Q. How does AD&Co interpolate input rates? Does it produce a smooth forward curve?
A. We accept up to 14 input yield-curve points. Then, we select more points and construct a cubic spline. After that, we derive a forward curve that matches the splined bond (or swap) rates and is linear between them.

Cubic spline is the smoothest theoretical function that passes through given points and is bound to zero second derivatives at each of the edges. Spline is continuous up to its second derivative. Hence, the short forward curve will be continuous up to its first derivative. In theory, AD&Co’s linear interpolation of forward rate between spline nodes makes the forward curve “smooth, in general;” linear granulation segments are still somewhat noticeable.

Although a very smooth short forward curve is required only for special instruments (FRAs, for example) and not for MBS, AD&Co can compile its interest rate library with an arbitrary topology of input yield curve, interpolation grid, and pricing lattice. For example, we can “seed” interpolation points semiannually or even monthly; linear granulation becomes invisible and the forward curve lives up to expectation. By the same token, AD&Co can expand the input yield-curve points if it is absolutely necessary for a client. We have seen and met these requests.

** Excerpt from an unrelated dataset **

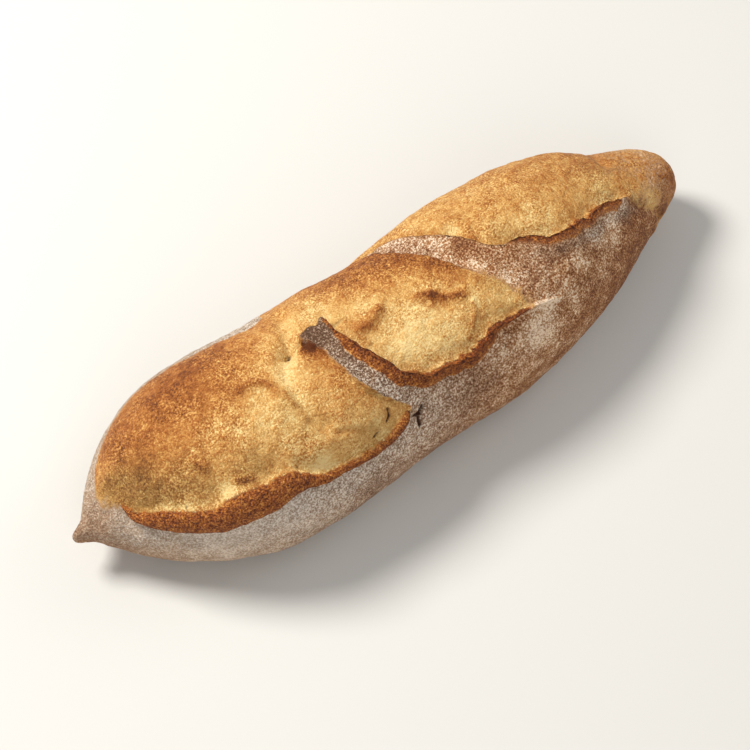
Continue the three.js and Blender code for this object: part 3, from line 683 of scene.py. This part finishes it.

Q. AD&Co’s lattice claims to be arbitrage-free. Why do we need to “fudge” rates?
A. The lattice is constructed such that the rate nodes and transitional probabilities are computed to preclude arbitrage. That is, if we price a static bond (or swap) operating backward on this lattice, we recover the exact price. On the other hand, when running Monte-Carlo, a limited sample of paths is employed and they, collectively, just approximate the arbitrage-free law. AD&Co offers a simple and efficient option to “fudge” a limited set of short rate paths so that the averaged discount factors match bond prices exactly. We recommend using this option for most practical cases, especially when the selected number of paths is not large.

Q. A firm is using a 3rd-party OAS system that has no volatility calibration tool. Can AD&Co help?
A. Yes. Take a look at our weekly Market Analysis where we post calibration results for all single-factor rate models we support. Alternatively, consider licensing our Excel, Bloomberg-connected, tool called IR_GUI. It allows you to load market data and calibrate a model as often as needed. Calibration results can then be plugged into the vendor system that supports the same model (Black-Karasinski, Squared Gaussian, or Hull-White).